High or low defects/kloc is not indicative of how good the developers are; it indicates some sort of process problem or success (or coverup). The process is almost never a developer problem. Management decides where to spend the money. If the developers have a too-high defect rate, it’s almost always because management has overconstrained the problem so that the developers feel that they have to take shortcuts. To me, defects/kloc is a way to blame developers for inadequate management. That’s why I feel so strongly about it.

If you want to know about product quality, measure all six sides of the product quality equation. That will tell you about product quality more readily than defects/kloc will.

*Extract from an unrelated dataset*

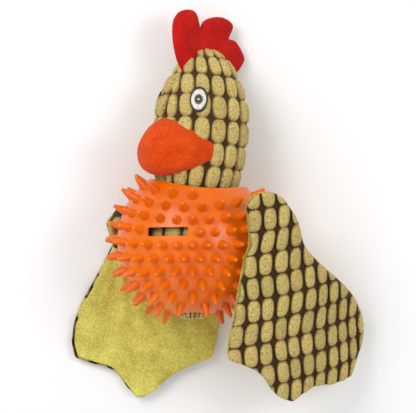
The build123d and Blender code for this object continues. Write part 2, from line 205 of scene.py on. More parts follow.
def ring_faces(rows, columns):
    """Faces of a tube whose rings follow one another, closed round."""
    faces = []
    for i in range(rows - 1):
        for j in range(columns):
            k = (j + 1) % columns
            faces.append((i * columns + j, i * columns + k, (i + 1) * columns + k, (i + 1) * columns + j))
    return faces


def cloth_piece(name, points, faces, material, **marks):
    """A smooth mesh piece in metres. marks are its pile values, one for each point."""
    mesh = bpy.data.meshes.new(name)
    mesh.from_pydata([tuple(p) for p in points], [], faces)
    mesh.validate()
    for label, values in marks.items():
        mark = mesh.attributes.new(label, "FLOAT", "POINT")
        mark.data.foreach_set("value", np.asarray(values, np.float32).ravel())
    mesh.shade_smooth()
    mesh.materials.append(material)
    piece = bpy.data.objects.new(name, mesh)
    bpy.context.scene.collection.objects.link(piece)
    return piece


corn_plush, nodes, links, body = shader("corn_kernel_plush")
place = nodes.new("ShaderNodeTexCoord")
loops = nodes.new("ShaderNodeTexNoise")
loops.inputs["Scale"].default_value = 850
loops.inputs["Detail"].default_value = 3
loops.inputs["Roughness"].default_value = 0.65
links.new(place.outputs["Object"], loops.inputs["Vector"])
curls = nodes.new("ShaderNodeTexVoronoi")
curls.inputs["Scale"].default_value = 780
links.new(place.outputs["Object"], curls.inputs["Vector"])
# The tan ramp reads the same yarn noise as the bump, so its dark end is painted shade in the pits between
# the loops, laid over the yarn's own tan.
tan_and_pit_shade = nodes.new("ShaderNodeValToRGB")
tan_and_pit_shade.color_ramp.elements[0].position = 0.28
tan_and_pit_shade.color_ramp.elements[0].color = (0.28, 0.175, 0.045, 1)
tan_and_pit_shade.color_ramp.elements[1].position = 0.68
tan_and_pit_shade.color_ramp.elements[1].color = (0.74, 0.59, 0.225, 1)
middle_tan = tan_and_pit_shade.color_ramp.elements.new(0.44)
middle_tan.color = (0.56, 0.415, 0.125, 1)
links.new(loops.outputs["Fac"], tan_and_pit_shade.inputs["Fac"])
tone = nodes.new("ShaderNodeAttribute")
tone.attribute_name = "tone"
tone_range = nodes.new("ShaderNodeMapRange")
tone_range.inputs["To Min"].default_value = 0.86
tone_range.inputs["To Max"].default_value = 1.06
links.new(tone.outputs["Fac"], tone_range.inputs["Value"])
toned = nodes.new("ShaderNodeVectorMath")
toned.operation = "SCALE"
links.new(tan_and_pit_shade.outputs["Color"], toned.inputs[0])
links.new(tone_range.outputs["Result"], toned.inputs["Scale"])
cover = nodes.new("ShaderNodeAttribute")
cover.attribute_name = "cover"
ground = nodes.new("ShaderNodeMix")
ground.data_type = "RGBA"
ground.inputs["A"].default_value = (0.066, 0.030, 0.011, 1)
links.new(cover.outputs["Fac"], ground.inputs["Factor"])
links.new(toned.outputs["Vector"], ground.inputs["B"])
links.new(ground.outputs["Result"], body.inputs["Base Color"])
yarn_height = nodes.new("ShaderNodeMath")
yarn_height.operation = "SUBTRACT"
links.new(loops.outputs["Fac"], yarn_height.inputs[0])
links.new(curls.outputs["Distance"], yarn_height.inputs[1])
yarn = nodes.new("ShaderNodeBump")
yarn.inputs["Distance"].default_value = 0.0011
yarn.inputs["Strength"].default_value = 0.7
links.new(yarn_height.outputs["Value"], yarn.inputs["Height"])
links.new(yarn.outputs["Normal"], body.inputs["Normal"])
body.inputs["Roughness"].default_value = 0.95
body.inputs["Specular IOR Level"].default_value = 0.15
body.inputs["Sheen Weight"].default_value = 0.08
body.inputs["Sheen Roughness"].default_value = 0.5

kernel_width = 0.0113
kernel_length = 0.0145
bag_profile = [(0.2, -47.5), (7.5, -47), (8.9, -42), (9.8, -35), (16, -28), (24, -21), (29.0, -14),
               (31.2, -6), (31.4, 4), (29.5, 10), (22, 13.4), (0.2, 13.6)]
ring_count = 96
turn_count = 200
bag = np.array(bag_profile)
run = np.concatenate([[0], np.cumsum(np.hypot(*np.diff(bag, axis=0).T))])
steps = np.linspace(0, run[-1], ring_count)
bag_radius = np.interp(steps, run, bag[:, 0])[:, None]
bag_level = np.interp(steps, run, bag[:, 1])[:, None]
turns = np.linspace(0, 2 * np.pi, turn_count, endpoint=False)[None, :]
height, covered, toned_by = kernel_pile(turns * 16 / (2 * np.pi) + 0.57 + 0 * steps[:, None],
                                        (steps[:, None] * 0.001 / kernel_length) + 0 * turns)
reach = (bag_radius - 1.6 + 2.2 * height * np.clip(bag_radius / 12, 0, 1)) * 0.001
reach = np.maximum(reach, 0.0001)
points = (np.array(ball_centre)[None, None, :]
          + (reach * np.sin(turns))[:, :, None] * np.array(toy_right)
          + (reach * np.cos(turns))[:, :, None] * np.array(toy_front)
          + (bag_level * 0.001 + 0 * turns)[:, :, None] * np.array(neck_way))
bag_faces = ring_faces(ring_count, turn_count)
bag_faces.append(tuple(reversed(range(turn_count))))
bag_faces.append(tuple(range((ring_count - 1) * turn_count, ring_count * turn_count)))
torso_bag = cloth_piece("torso_bag", points.reshape(-1, 3), bag_faces, corn_plush,
                        cover=covered, tone=toned_by)
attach(torso_bag, "torso")
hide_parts("torso_cover", "torso_stuffing")

# ---- head and neck hood ----------------------------------------------------------------
# One plush hood, stuffed with fibre, from the gathered neck inside the ball up to the
# crown. It is sewn from two panels whose seams run down the face and the back.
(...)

The Difference Between Project Managers and Developers

Joel’s discussion of project managers (MS calls them program managers) and developers got me to thinking about the differences between project managers and developers.

The difference between project managers and developers is where they deal with complexity and decision-making. PMs deal with complexity and decision-making between people. Developers deal with complexity and decision-making in design. From that, the need to deal with people across, up, and down the organization (PMs) vs. the need to deal with technical issues across, up, and down the product change each person’s focus. The more the PM deals with the people issues, the less attention the PM can pay to the technical issues. And vice versa.

Even people who aren’t empathetic by nature can become great project managers. (I give myself checklists.) But people who can’t grasp the technical complexity can’t become great developers (or great testers or great architects or any highly technical role). This doesn’t mean that people who can’t understand technical complexity can’t manage highly technical projects. They can — if they understand where the risks are and how to manage those risks. But the ability to understand the technical issues and translate those issues into the people problems — that’s the mark of a great project manager.